Call me a hater all you like, but playwright Williams and Paul Newman, who plays Brick, hated this production too, so take that for what it's worth.
Liz Taylor looks a little zonked, and for good reason: she was recovering from the loss of her husband Mike Todd. Not a lot of oomph in her performance here. Newman himself is still occasionally mimicking his evil genius, the deceased James Dean: a lot of hunching, sudden outbursts, fiddling with props (watch him as he incessantly rolls his cocktail glass between his hands) -- that sort of thing. All this would finally be burned away by the time he did "The Hustler". We can thank our lucky stars for Burl Ives as Big Daddy and Judith Anderson as Big Mama. Ives had perfected Big Daddy on the New York stage, and Anderson was simply a great actor. I also think Madeleine Sherwood deserves a shoutout for her supremely annoying "Sister Woman".

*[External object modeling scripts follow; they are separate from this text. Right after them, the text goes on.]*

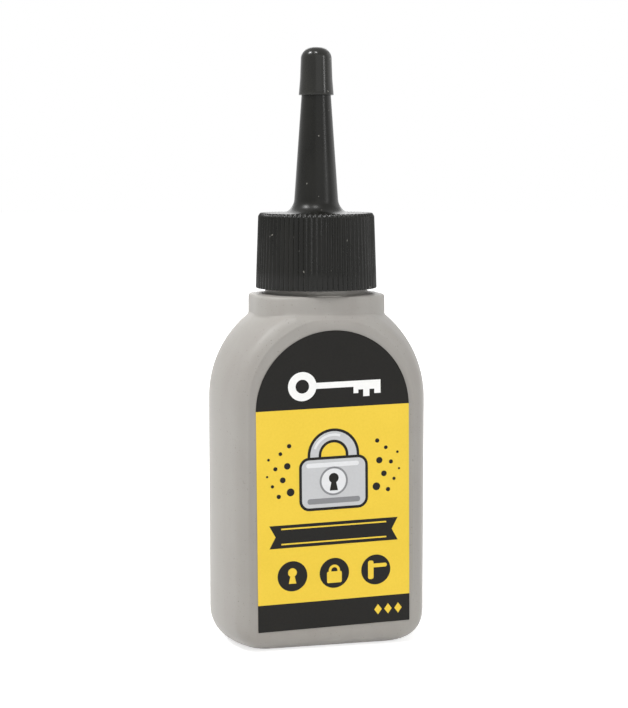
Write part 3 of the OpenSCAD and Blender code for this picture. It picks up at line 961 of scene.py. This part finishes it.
# A white key on the arch, a padlock between puffs of powder and a ribbon with two
# yellow lines on the yellow field, three badges, and three diamonds on the band.
PUFF_DOTS = [(8.4, 31.0, 0.75), (9.9, 33.4, 0.55), (9.0, 36.0, 0.62), (11.3, 35.6, 0.4),
             (10.7, 30.3, 0.42), (11.9, 32.3, 0.32), (10.3, 38.4, 0.36), (12.6, 37.4, 0.26),
             (8.6, 39.8, 0.42), (12.9, 34.2, 0.22)]
front_shapes = [("white", 1, key(0.3, 50.9, 18)), ("black", 2, disc(-5.95, 50.9, 1.3))]
front_shapes += [("black", 1, disc(way * u, w, r)) for way in (-1, 1) for u, w, r in PUFF_DOTS]
front_shapes += padlock(0, 33.2, 12.4)
front_shapes += [("black", 1, [(-12.6, 20.4), (-11.4, 22.6), (-12.6, 24.8), (12.6, 24.8),
                               (11.4, 22.6), (12.6, 20.4)])]
front_shapes += [("yellow", 2, bar(0, 22.6 + way * 1.45, 20.6, 0.28)) for way in (-1, 1)]
front_shapes += badge(-8.2, 14.9, 2.9, [keyhole(-8.2, 15.6, 0.85)])
front_shapes += badge(0, 14.9, 2.9, [bar(0, 14.1, 2.9, 2.2, 0.3), shackle(0, 15.4, 0.85, 0.5, 0.5)])
front_shapes += badge(8.2, 14.9, 2.9, [bar(7.2, 14.9, 1.1, 3.6, 0.4), bar(8.9, 15.7, 3.0, 0.75, 0.37)])
front_shapes += [("yellow", 1, [(u - 0.75, 7.1), (u, 6.1), (u + 0.75, 7.1), (u, 8.1)])
                 for u in (8.6, 10.6, 12.6)]
front_film = label_film("front_label_film", FRONT, 1)
front_ink = print_on("front_label_print", front_shapes, FRONT, 1)
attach(front_film, "flask")
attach(front_ink, "flask")
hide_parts("front_label")


# The back label
# The same die-cut film with plainer print, a small padlock, badges and rules,
# stuck square on the flat back panel.
back_shapes = [("white", 1, keyhole(0, 53.4, 1.7))]
back_shapes += [("black", 1, bar(0, w, 22, 0.3)) for w in (42.6, 26.2, 13.4)]
back_shapes += padlock(0, 34, 8.6)
back_shapes += badge(-7.6, 19.8, 3.4, [keyhole(-7.6, 20.6, 1.0)])
back_shapes += badge(0, 19.8, 3.4, [bar(0, 18.9, 3.4, 2.6, 0.4), shackle(0, 20.4, 1.0, 0.6, 0.6)])
back_shapes += badge(7.6, 19.8, 3.4, [bar(6.5, 19.8, 1.3, 4.2, 0.5), bar(8.5, 20.7, 3.5, 0.9, 0.44)])
back_film = label_film("back_label_film", BACK, 0)
back_ink = print_on("back_label_print", back_shapes, BACK, 0)
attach(back_film, "flask")
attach(back_ink, "flask")
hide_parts("back_label")
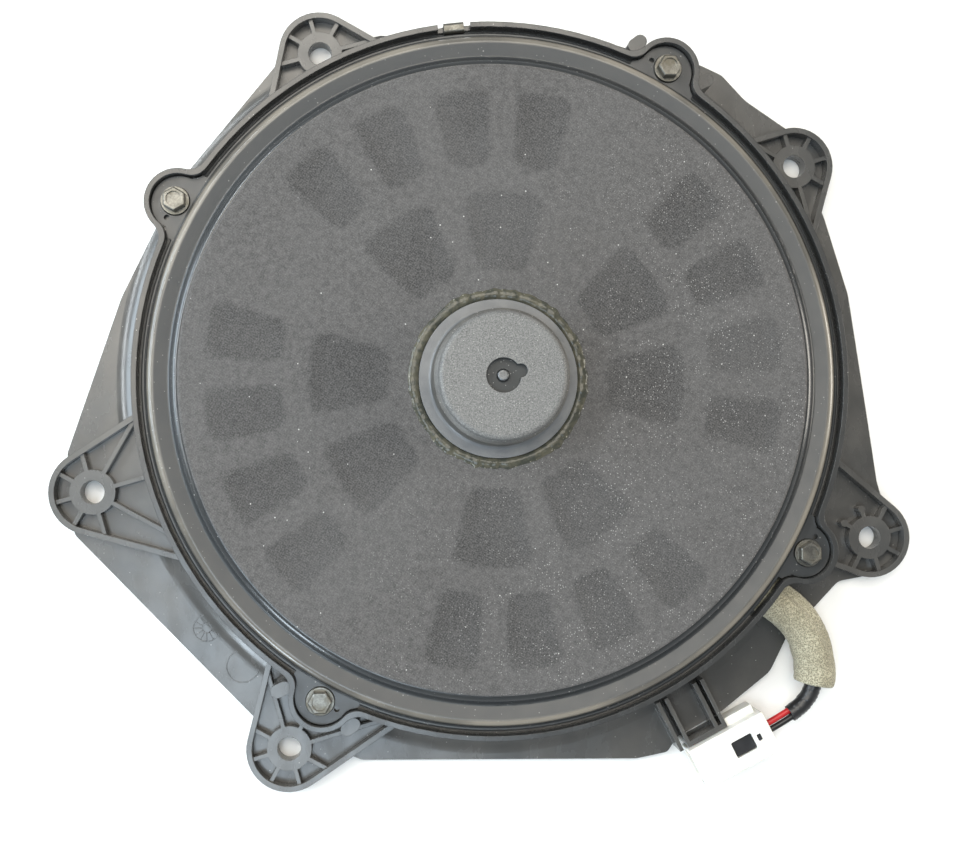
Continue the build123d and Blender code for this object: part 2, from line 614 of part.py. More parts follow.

Now that I think about it, I'm curious about those who see this movie without knowing the actual play. The viewer witnesses Paul Newman treating Elizabeth Taylor as if she was a gigantic cockroach walking upright and wearing a negligee. For the third time, I'm going to point out that the year is 1958. In that year, Taylor, despite her real-life personal grief, was hotter than a tomcat in a pepper patch. Basically, if I'm Brick, I'd pounce on her just on general principles. I wouldn't care if she had had an affair with my best friend, or my mother, or my prize stallion. I wouldn't care if she had tossed my pet chihuahua in the deep fryer and served it to me for dinner with fried green tomatoes on the side. The whole first act of the film is ludicrous in its utter lack of realism.

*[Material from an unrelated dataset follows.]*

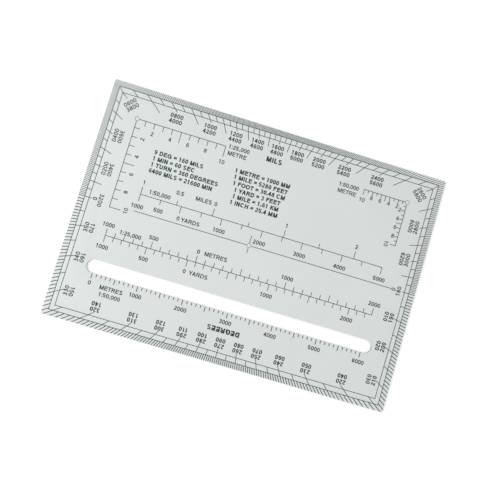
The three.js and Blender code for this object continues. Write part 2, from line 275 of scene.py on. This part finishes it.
class Ink:
    """Strokes of ink on the film. Each one is a thin slab between two rows of points."""

    def __init__(self):
        self.verts = []
        self.faces = []
        self.place = Matrix.Identity(3)
        self.strokes = 0

    def at(self, x, y, size, turn):
        """The strokes that follow start at x, y in millimetres, at this size and turn."""
        angle = math.radians(turn)
        c, s = size * math.cos(angle), size * math.sin(angle)
        self.place = Matrix(((c, -s, x), (s, c, y), (0, 0, 1)))

    def slab(self, left, right):
        """A ribbon from row to row. Both ends are closed, also where they meet in a ring."""
        base = len(self.verts)
        top = ink_top - STROKE_STEP * (self.strokes % STROKE_LEVELS)
        self.strokes += 1
        for pair in zip(left, right):
            for x, y in pair:
                px, py, _ = self.place @ Vector((x, y, 1))
                self.verts.append((px * MM, py * MM, ink_low))
                self.verts.append((px * MM, py * MM, top))
        for i in range(len(left) - 1):
            a, b = base + 4 * i, base + 4 * i + 4
            self.faces += [
                (a + 1, a + 3, b + 3, b + 1),
                (a, b, b + 2, a + 2),
                (a, a + 1, b + 1, b),
                (a + 2, b + 2, b + 3, a + 3),
            ]
        end = base + 4 * (len(left) - 1)
        self.faces += [(base, base + 2, base + 3, base + 1), (end, end + 1, end + 3, end + 2)]

    def piece(self, name):
        mesh = bpy.data.meshes.new(name)
        mesh.from_pydata(self.verts, [], self.faces)
        bm = bmesh.new()
        bm.from_mesh(mesh)
        bmesh.ops.recalc_face_normals(bm, faces=bm.faces)
        bm.to_mesh(mesh)
        bm.free()
        mesh.materials.append(ink_finish)
        lettering = bpy.data.objects.new(name, mesh)
        bpy.context.scene.collection.objects.link(lettering)
        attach(lettering, "root")


# Strokes of the figures and capitals, in heights of a capital. Each is drawn from its own lower
# left corner, and w is the width of its upright strokes. Level strokes are a little thinner,
# ovals are a little squarer than an ellipse, and tight curves are no bolder than the last value.

LEVEL = 0.92
CURVE_POWER = 2.25
RING_STEP = 15
BOLDEST_CURVE = 0.2


def round_point(cx, cy, rx, ry, degrees):
    """A point on an oval that is a little squarer than an ellipse."""
    c, s = math.cos(math.radians(degrees)), math.sin(math.radians(degrees))
    power = 2 / CURVE_POWER
    return (
        cx + rx * math.copysign(abs(c) ** power, c),
        cy + ry * math.copysign(abs(s) ** power, s),
    )


def ring(ink, w, cx, cy, rx, ry, start=0, end=360):
    """An oval stroke, or part of one, inside the radii."""
    steps = max(4, round(abs(end - start) / RING_STEP))
    turns = [start + (end - start) * step / steps for step in range(steps + 1)]
    ink.slab(
        [round_point(cx, cy, rx, ry, turn) for turn in turns],
        [round_point(cx, cy, rx - w, ry - LEVEL * w, turn) for turn in turns])


def stem(ink, w, x, low=0.0, top=1.0):
    """An upright stroke whose left side is at x."""
    ink.slab([(x, low), (x, top)], [(x + w, low), (x + w, top)])


def bar(ink, w, y, left, right):
    """A level stroke whose lower side is at y."""
    ink.slab([(left, y), (right, y)], [(left, y + LEVEL * w), (right, y + LEVEL * w)])


def top_bar(ink, w, left, right):
    """A level stroke along the top of a character."""
    bar(ink, w, 1 - LEVEL * w, left, right)


def slant(ink, w, x0, y0, x1, y1):
    """A slanting stroke whose middle runs between the points, with both ends cut level."""
    half = w / 2 * math.hypot(x1 - x0, y1 - y0) / abs(y1 - y0)
    ink.slab([(x0 - half, y0), (x1 - half, y1)], [(x0 + half, y0), (x1 + half, y1)])


def trail(ink, w, points):
    """A curved stroke along a row of points."""
    left, right = [], []
    for i, (x, y) in enumerate(points):
        before, after = points[max(i - 1, 0)], points[min(i + 1, len(points) - 1)]
        dx, dy = after[0] - before[0], after[1] - before[1]
        length = math.hypot(dx, dy)
        nx, ny = -dy / length * w / 2, dx / length * w / 2
        left.append((x + nx, y + ny))
        right.append((x - nx, y - ny))
    ink.slab(left, right)


def curve(cx, cy, rx, ry, turns):
    """Points along part of an oval."""
    return [round_point(cx, cy, rx, ry, turn) for turn in turns]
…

Sometimes the Production Code forced filmmakers to be creative by working around the restrictions, and sometimes that creativity led to cinematic greatness. "Cat on a Hot Tin Roof" was not one of those times. It's a fraud, somewhat saved by the supporting performances.
2 out of 5. If you can find it, try to catch the 1984 TV movie with Jessica Lange, Tommy Lee Jones, and Rip Torn as Big Daddy. Now THAT'S the real play.